Subscriptions, however, fundamentally change the relationship between vendor and consumer. You don’t own your Spotify library. Netflix can remove programmes and films whenever they want, and they do so all the time. There are no guarantees, apart from their own original content, which they might cancel. Given the success and popularity of such companies over the past few years, many major U.S. networks are following suit. Friends and The Office, perennial favourites on Netflix in the U.S., will leave the platform in 2020, instead streaming exclusively on HBO Max and NBCUniversal’s streaming service.
The crux of the issue is that access only lasts as long as your subscription. No matter how much money you give Netflix, they’ll never let you download and keep Friends, or Orange Is The New Black, or Glow. This isn’t even limited to purely digital systems. NuraNow offers a headphone subscription, but stresses that it is not a rent-to-own program, like many phone contracts where you end up owning whatever you rent in the first place. It seems slightly insidious, yet understandable, that any device you rent from the company remotely deactivates the moment you fail to pay an instalment.
And more services are coming. Disney+ will have the studio’s entire back catalogue of movies, as well as Disney channel programmes, original content, and the libraries of subsidiaries: Pixar, Marvel Studios, Star Wars, and 20th Century Fox. This streaming service will be big—and competitors should worry, Apple included. It is launching Apple TV+ on 1st November, promising original content from the likes of Steven Spielberg, M. Night Shyamalan, Oprah, and many more.
Paying for half a dozen different subscriptions really starts to add up, no longer centralised under Sky or similar satellite TV packages. And, without physical artefacts, you can’t share your library with friends and family. Having less ‘stuff’ (CDs and DVDs and video games) might be useful for the nomadic millennial lifestyle, but also feels somewhat empty. I find it hard to remember quite what I have and haven’t watched, while being thoroughly spoilt with choice. Perhaps it is time to unsubscribe.

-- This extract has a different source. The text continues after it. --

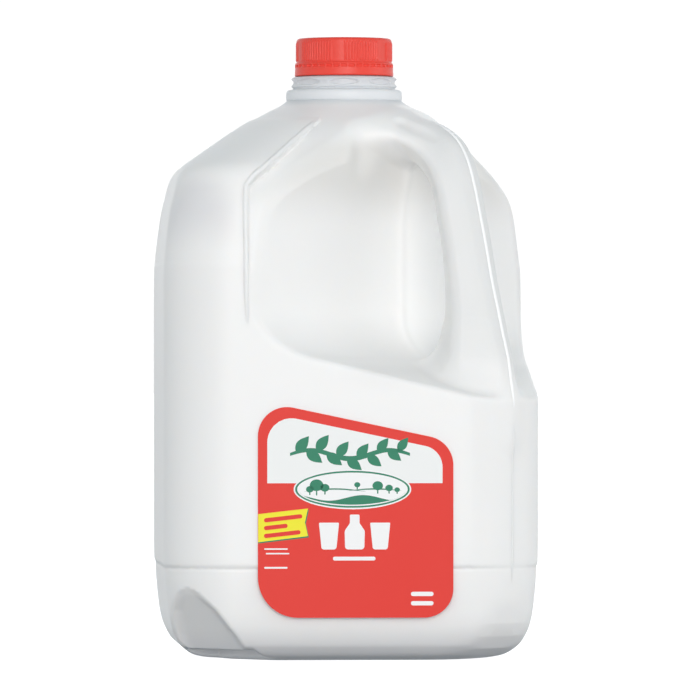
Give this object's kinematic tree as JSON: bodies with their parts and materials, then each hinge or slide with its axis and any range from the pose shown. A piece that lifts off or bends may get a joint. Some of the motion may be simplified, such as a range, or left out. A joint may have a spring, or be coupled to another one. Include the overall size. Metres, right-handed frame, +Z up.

Last month Netflix’s CFO David Wells announced that in 2018 alone the streaming giant would be forking out upwards of $8 billion on producing 700 original titles. For relentless binge-watchers and professional procrastinators alike, this was probably equally exciting and daunting news. However, on a more serious note, this is in many ways emblematic of the attention-driven digital economy we now find ourselves in, defined by sheer excess and algorithmic consumption, and its effect on how we consume culture; extending to every corner of the cultural landscape, not just film and TV.

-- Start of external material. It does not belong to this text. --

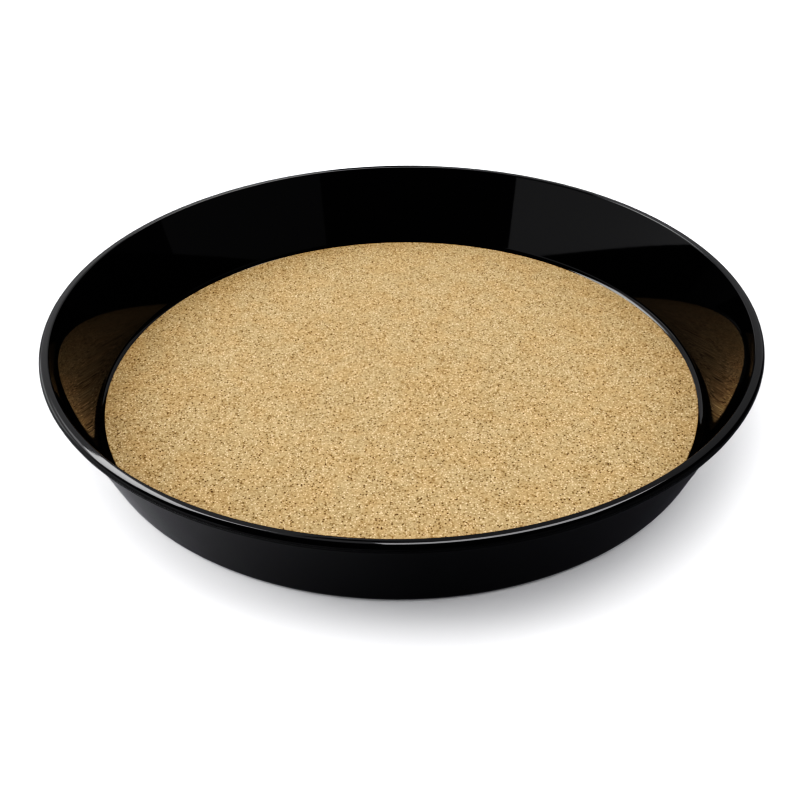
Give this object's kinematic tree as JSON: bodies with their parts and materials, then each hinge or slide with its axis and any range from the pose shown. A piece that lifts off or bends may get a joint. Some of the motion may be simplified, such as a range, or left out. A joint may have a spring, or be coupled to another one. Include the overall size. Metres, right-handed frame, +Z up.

As Netflix strives for a global monopoly, pumping out unprecedented amounts of content in over 190 countries to around 118 million users, it is arguably us the consumers that are suffering as a result. The oh-so-hopeful neoliberal dogma of endless free choice is ironically underpinned by a snake-like grip on production, distribution and consumption. Hours upon hours have been spent staring gormlessly at my TV, trudging through the endless ether of rubbish on Netflix to then, in sheer frustration, give up and start Peep Show for the 13,683th time. If Netflix hadn’t already proved you definitely can have too much of a good thing, then surely this is it. In its search for worldwide economic and technological capital, Netflix has sacrificed quality in favour of incessant mass-production.
Minus the intellectual-elitism, this is all somewhat reminiscent of the work of German philosophers Adorno and Horkheimer and their work on the culture industry. They argue that capitalism (Netflix as a proponent here) has sought to it that culture is resorted to almost-mechanical mass-production in order to meet only our most basic needs, leaving us docile and idle consumers at the expense of culture’s potential for subversiveness. This account comes from a sneering disapproval of popular culture, which I think is a bit reductive, but what’s interesting here is that, like many of the digital platforms we use on a daily basis, Netflix also has control over how and what we consume on a personal level. Its process of recommendations supposedly accounting for around 80% of content watched on the platform.
Netflix’s recommendation system works by taking a detailed log of our individual viewing habits and spitting out multiple profiles on each user based on taste as well as behavioural patterns, which are then pooled into thousands of different audience groups. Then, this data is pumped through an algorithm that combines it with an extensive collection of tags on each and every episode, which can include anything from specific genre-traits to moods or emotions that are invoked when watching. These tags are meticulously compiled by Netflix staff and freelancers who watch every TV show and film from start to finish. Even the little image previews you see on the homepage are selected from a number of choices per TV show or film based on that same data—using algorithms to work out which image is most likely to make you click that title. When you break down the process in this way and consider just how much control Netflix has over what we consume, the romantic idea of endless free choice in the neoliberal digital economy seems like nothing other than an illusion.
It’s clear that culture is at a precarious point right now. With Netflix striving for a worldwide monopoly of distribution and production in film and TV, constantly expanding into new geographic regions and pumping out a stupid amount of original content, it ends up running the risk of overshadowing local producers across the world and sacrificing culture’s value in the process, whilst at the same time using our online habits to control what and how we consume. This extends far beyond just film and TV too. Take Spotify for example, we now have access to a previously unimaginable amount of recorded music yet we still often find ourselves stuck in a never-ending loop of the same old stuff, our recommended artists permanently haunted by that friend with the terrible music taste who used your account that one time.
Some might argue that it’s never been better, precisely because of the sheer amount of different content available. However I think it’s less about a dull, homogeneous cultural world than one that’s been forcibly fragmented into so many different niches within an attention economy that, in seeking to keep us habitually logged on, uses algorithms to keep us in a perpetual loop of recommendations. As a result, this has left us confined to restrictive patterns of consumption so tailed around our ‘data self’ that it becomes almost impossible to escape from. Big data and algorithms are deeply ingrained in how we consume culture, but as we’ve seen with the recent Cambridge Analytica scandal, their presence is being widely felt not just in the cultural, but also the social and political realms too.